If you have inherited mineral interests and are receiving checks from a producer, chances are you have a Non-Participating Royalty Interest (NPRI). NPRIs allow the Mineral Rights owner to easily designate a portion of their Royalty Interest for family members or even retain mineral income even if the owner sells the land. NPRI owners do not have to manage lease agreements but do not receive lease bonuses.

If you own Mineral Rights and a Royalty Interest, you might be interested to know what types of mineral interests the oil & gas company operating on your land owns. An oil & gas company owns a Working Interest, which entitles it to revenue from wells on your property after Royalty Owners have been paid while also bearing the cost of drilling and operating the lease. Some producers have a 100% Working Interest, but many companies split the costs, in which case you will receive payment from the majority owner (the operator). An Overriding Royalty Interest (taken from the Working Interest) is often given as a bonus to people at the oil & gas company involved in leasing your land, such as a landman or geologist.

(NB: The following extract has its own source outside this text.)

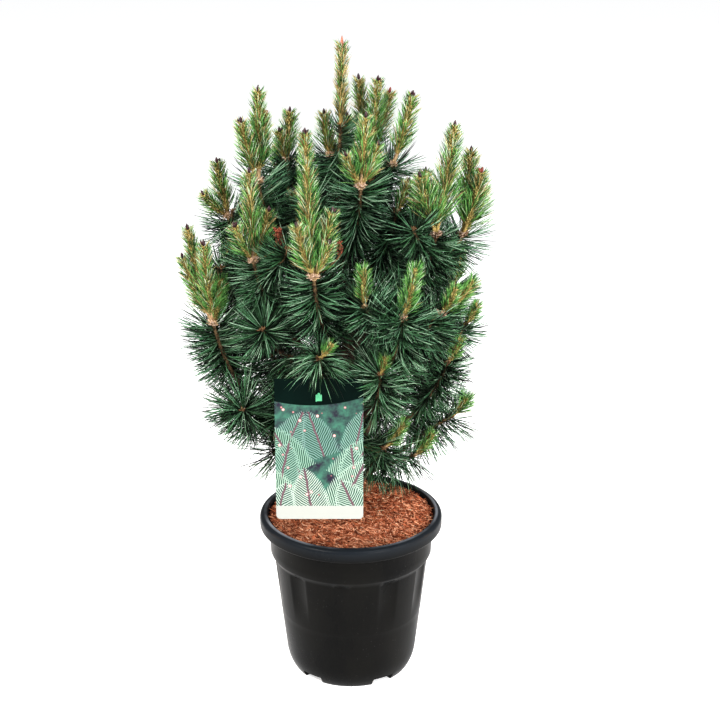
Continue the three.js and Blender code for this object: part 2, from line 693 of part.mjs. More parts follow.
function makeMass(branch, branches, limbs, trunkSpace) {
  const leader = branch.mass.name === "leader";
  const solids = branch.shoots.map((shoot) => {
    const length = shoot.curve.getLength() * (1 - shoot.from);
    const steps = shoot.side ? SIDE_STEPS : Math.max(5, Math.round(length / SHOOT_STEP));
    const base = shoot.side ? SIDE_RADIUS : BOUGH_TIP_RADIUS;
    const points = along(shoot.curve, shoot.from, 1, steps);
    const rule = needleRule(shoot, branch, branches, limbs, shoot.needlesFrom, shoot.from,
      OLD_NEEDLE, NEEDLE_SPREAD_LOW, NEEDLE_SPREAD_HIGH);
    return limb(points, (t) => lerp(base, HUB_RADIUS, t), SHOOT_SIDES, rule);
  });
  branch.candles.forEach((candle) => {
    const steps = Math.max(2, Math.round(candle.length / CANDLE_STEP));
    const needle = leader ? LEADER_NEEDLE : Math.min(NEW_NEEDLE, candle.length * 0.5);
    const sunk = candle.base.clone().addScaledVector(candle.direction, -CANDLE_SUNK);
    const points = candlePoints({ ...candle, base: sunk }, steps);
    const rule = needleRule(candle, branch, branches, limbs, BARE_CANDLE, 0,
      needle, NEW_NEEDLE_SPREAD, NEW_NEEDLE_SPREAD);
    const radiusAt = (t) => CANDLE_RADIUS * lerp(1, CANDLE_TAPER, t);
    solids.push(limb(points, radiusAt, CANDLE_SIDES, rule, true));
  });
  let mass = solids.reduce((sum, solid) => sum.add(solid));
  if (branch.whole && !leader) mass = mass.subtract(trunkSpace);
  return largestPiece(mass.asOriginal().simplify(SIMPLIFY));
}

// ---------------------------------------------------------------- hang tag and its tie

// A card with square upper corners, rounded lower ones and a punched hole that rests on the tie.
function tagGeometry() {
  const shape = new THREE.Shape();
  const half = TAG_WIDTH / 2;
  const corner = TAG_CORNER;
  shape.moveTo(-half + corner, 0);
  shape.lineTo(half - corner, 0);
  shape.absarc(half - corner, corner, corner, -Math.PI / 2, 0, false);
  shape.lineTo(half, TAG_HEIGHT);
  shape.lineTo(-half, TAG_HEIGHT);
  shape.lineTo(-half, corner);
  shape.absarc(-half + corner, corner, corner, Math.PI, Math.PI * 1.5, false);
  const hole = new THREE.Path();
  const hang = TAG_HOLE_RADIUS - TIE_RADIUS - CLEARANCE - 0.1;
  hole.absarc(0, TAG_HOLE_HEIGHT - TAG_BOTTOM - hang, TAG_HOLE_RADIUS, 0, Math.PI * 2, true);
  shape.holes.push(hole);
  return new THREE.ExtrudeGeometry(shape, { depth: TAG_THICKNESS, bevelEnabled: false, curveSegments: 4 });
}

// The tie rings the stem behind the tag, comes forward through the tag's hole and ends in a flat tab.
function tiePath() {
  const stem = stemBehindTag();
  const ring = BOUGH_TIP_RADIUS * 1.3 + CLEARANCE + TIE_RADIUS;
  const points = [];
  for (let n = 0; n <= TIE_COIL_STEPS; n++) {
    const turn = radians(TIE_COIL_START + TIE_COIL_STEP * n);
    const rise = TIE_COIL_RISE - TIE_COIL_FALL * n;
    const coil = vec(ring * Math.cos(turn), ring * Math.sin(turn) - TIE_PULL, rise);
    points.push(coil.add(stem));
  }
  points.push(vec(TAG_CENTRE_X, TAG_Y + 8, TAG_HOLE_HEIGHT));
  points.push(vec(TAG_CENTRE_X, TAG_Y, TAG_HOLE_HEIGHT));
  points.push(vec(TAG_CENTRE_X, TAG_Y - TIE_FORWARD, TAG_HOLE_HEIGHT - 1));
  return new THREE.CatmullRomCurve3(points);
}

function stemBehindTag() {
  const mass = MASSES.find(({ name }) => name === "front_low");
  const curve = branchCurve(trunkPoint(mass.foot), vec(...mass.whorls[0].at));
  let share = 1;
  while (curve.getPointAt(share).z > TAG_HOLE_HEIGHT + TIE_RISE) share -= 0.005;
  return curve.getPointAt(share);
}

function makeTie() {
  const path = tiePath();
  const tube = limb(path.getSpacedPoints(18), () => TIE_RADIUS, 4);
  const middle = TAG_HOLE_HEIGHT + 2 - TIE_END[2] / 2;
  const move = new THREE.Matrix4().makeTranslation(TAG_CENTRE_X, TAG_Y - TIE_FORWARD, middle);
  return tube.add(boxSolid(TIE_END, move));
}

// ---------------------------------------------------------------- the whole plant

function finish(color, roughness) {
  return new THREE.MeshStandardMaterial({ color, roughness, metalness: 0, flatShading: true });
}

const pine = new THREE.Group();
pine.name = "potted_mugo_pine";

function place(name, geometry, material) {
  const mesh = new THREE.Mesh(geometry, material);
  mesh.name = name;
  pine.add(mesh);
  return mesh;
}

const { branches, limbs } = growBranches();
const trunkSpace = makeTrunk(CLEARANCE);

place("pot", toGeometry(makePot()), finish(0x242526, 0.45));
place("mulch", toGeometry(makeMulch()), finish(0x9c5638, 0.95));
place("trunk", toGeometry(makeTrunk(0)), finish(0x4a3524, 0.9));
branches.forEach((branch) => {
  const { name } = branch.mass;
  if (!branch.whole) {
    place(`bough_${name}`, toGeometry(makeBough(branch, trunkSpace)), finish(0x523b29, 0.9));
  }
  const mass = makeMass(branch, branches, limbs, trunkSpace);
  place(`needles_${name}`, toGeometry(mass), finish(0x3c6a48, 0.6));
});

const tag = place("hang_tag", tagGeometry(), finish(0x1f3d2c, 0.5));
tag.rotation.x = Math.PI / 2;
tag.position.set(TAG_CENTRE_X, TAG_Y + TAG_THICKNESS / 2, TAG_BOTTOM);
place("tag_tie", toGeometry(makeTie()), finish(0x8fc79a, 0.5));

export default pine;
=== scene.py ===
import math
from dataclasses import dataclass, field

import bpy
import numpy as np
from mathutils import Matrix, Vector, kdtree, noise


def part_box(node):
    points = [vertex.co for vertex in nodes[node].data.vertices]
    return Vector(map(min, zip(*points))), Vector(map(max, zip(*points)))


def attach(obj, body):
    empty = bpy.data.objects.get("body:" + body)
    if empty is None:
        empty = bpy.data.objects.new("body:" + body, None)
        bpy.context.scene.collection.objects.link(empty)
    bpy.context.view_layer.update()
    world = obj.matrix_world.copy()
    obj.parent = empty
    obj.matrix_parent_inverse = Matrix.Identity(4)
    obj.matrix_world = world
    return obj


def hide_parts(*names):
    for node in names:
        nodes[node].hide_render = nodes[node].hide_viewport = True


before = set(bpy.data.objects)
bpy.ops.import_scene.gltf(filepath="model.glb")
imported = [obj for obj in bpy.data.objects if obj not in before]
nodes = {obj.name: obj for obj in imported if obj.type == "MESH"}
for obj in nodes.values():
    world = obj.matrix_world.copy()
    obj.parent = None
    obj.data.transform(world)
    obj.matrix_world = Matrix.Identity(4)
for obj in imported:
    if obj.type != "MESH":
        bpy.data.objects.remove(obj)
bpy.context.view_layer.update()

# %% [markdown]
# # A young mugo pine in its nursery pot
#
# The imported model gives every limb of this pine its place: a tapering trunk, the boughs, and thirty
# masses of foliage that each keep to their own space. Its masses are plain blades, though, and a real
# pine is tens of thousands of needles. This lesson grows the same branches again by the same rule and
# carries them on to the finest twigs: bark, shoots, candles, buds, sheaths and single needles.
#
# Everything is in metres. Most pieces are arrays of points that NumPy works out at once, because a
# needle is a simple shape repeated very often. The mulch chips are made with Geometry Nodes.

TURN = 2 * math.pi
GOLDEN_ANGLE = 137.5
scene = bpy.context.scene

# %% [markdown]
# ## Camera
#
# The viewpoint comes first, because it decides how much detail a piece needs. A long lens, three metres
# away and half a metre above the plant's top, looks down by 21 degrees.

# %% Camera
CAMERA_PLACE = (0.0157, -2.818, 1.6524)
CAMERA_DOWN = 21.02
CAMERA_LENS = 90


def shown(name, data):
    """An object in the scene for a camera, lamp, mesh or curve."""
    thing = bpy.data.objects.new(name, data)
    scene.collection.objects.link(thing)
    return thing


camera = shown("camera", bpy.data.cameras.new("camera"))
camera.data.lens = CAMERA_LENS
camera.data.sensor_width = 36
camera.data.clip_end = 50
camera.location = CAMERA_PLACE
camera.rotation_euler = (math.radians(90 - CAMERA_DOWN), 0, 0)
scene.camera = camera
print("camera", CAMERA_PLACE, "looks down", CAMERA_DOWN)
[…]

Top Oil & Gas Terms Every Mineral Owner Should Know

Lease: Legal document that governs the terms of what an Operator can and cannot do with a landowners mineral estate.

Division Order: Document that provides the decimal ownership in a well for multiple owners. It must be signed before you can receive royalty payments.

Forced Pooling: A legal statute that allows an Operator to “pool” or group multiple leases together in order to drill a well without having all mineral owners consent.

Check Stub: A term used to describe the statement you receive from an oil & gas company listing sales for a lease and your specific portion.

Severance Tax: A common state tax listed on your check stub that charges your producer for oil & gas sold in other states.

Producing Minerals: The Mineral Rights leased to an operator that have actively producing wells in which interest owners receive payment.

Non-Producing Minerals: Mineral Rights that have not yet been leased by an operator.

Drilling Permit: Regulatory filing to drill a well. Even though a permit is filed on your property, it does not ensure a well will be drilled.

Completion: The process of completing well construction to allow oil and gas to flow into the well by perforating the well casing with explosive charges often followed by hydraulic fracturing.

Hydraulic Fracturing: A “frac” job involves pumping large volumes of sand and fluid into a well to fracture rock and increase oil and gas production.